In fact, economists consider the early signs of an imminent collapse appeared as early as 2011, when economic growth predictions were negative, which turned out to be true. In 2014, remittances and other dollar inflows declined sharply, against the backdrop of a negative balance of payments. And news started emerging in the few months before October 2019 of large US dollar deposits being transferred out of Lebanon, while other, often small, depositors were and still are not allowed free access to their accounts.
In October 2019, the people took to the streets after a series of calamitous economic shocks: private banks stopped allowing customers access to their dollar-denominated savings and current accounts; the Lebanese currency lost its engineered stability for the first time in 30 years; the unemployment, inflation and poverty rates, as well as all other socio-economic indicators, were showing Lebanon heading towards economic and social turmoil.
It did indeed turn out to be an unprecedented collapse, considered probably the third worse economic crisis worldwide in 150 years, according to the World Bank. In March 2020, the government defaulted on Lebanon’s foreign currency (Eurobond) debt for the first time in history. This was clearly not due to a few months of demonstrations, but rather decades of unsustainable debt management and lack of practical economic solutions.
It is against this backdrop and under these conditions that people across Lebanon demanded social justice across a range of human rights, including their rights to education, health and work, together with calls for a new civil status code, equal nationality rights for Lebanese mothers and the right to truth and justice for the families of the disappeared. In short, people called for fundamental structural and political change, based on better enjoyment of civil, economic, political and social rights and accountability for corruption, mismanagement and violence.

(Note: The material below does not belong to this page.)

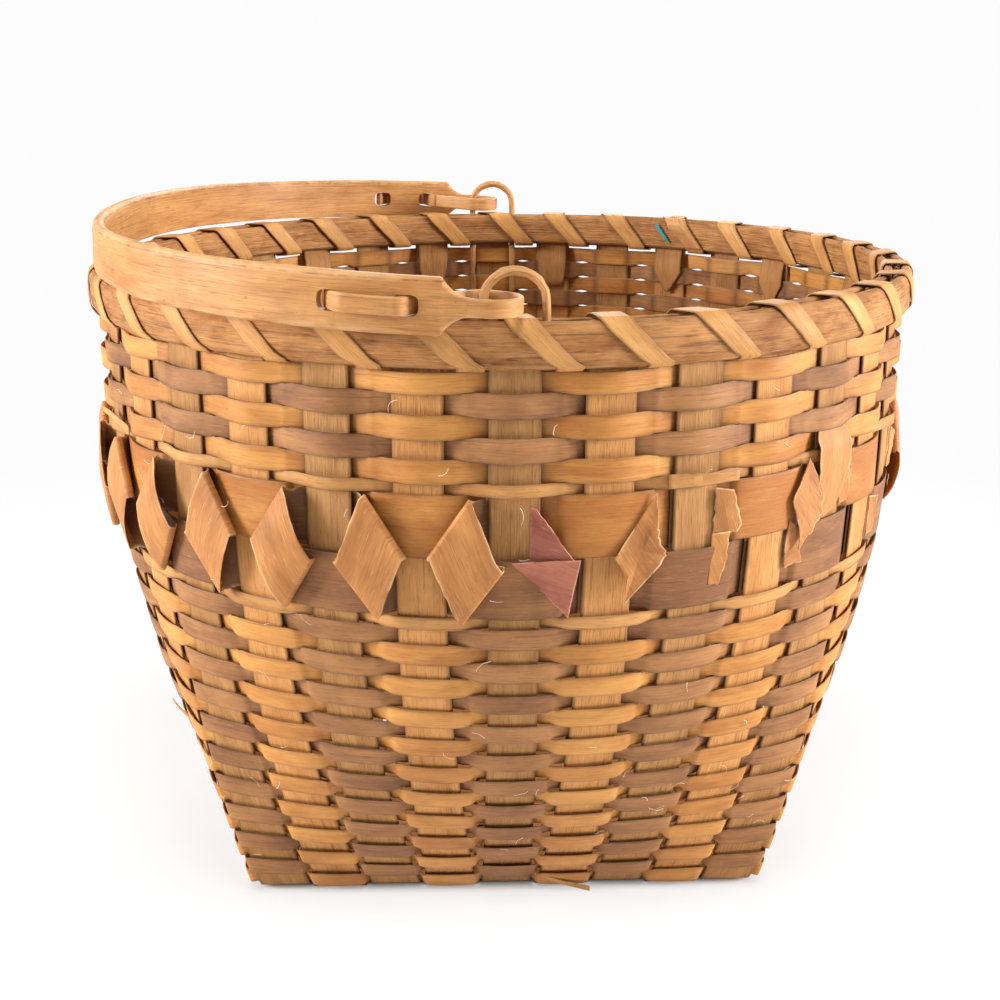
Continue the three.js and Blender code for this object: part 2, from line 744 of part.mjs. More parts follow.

During the five months of protests from October 2019 to March 2020, former fault lines were replaced with new demarcation lines: the widely chanted slogan “killun yaani killun” (Arabic for “all of them means all of them”) — referring to all Lebanon’s political parties — meant that, for the first time, regardless of each party’s political history and sectarian affiliation, regardless of each protester’s political opinion and sectarian identity, the Lebanese people had united as “us” against a ruling “them.” This was the deeper and true legacy of the “WhatsApp tax” protests.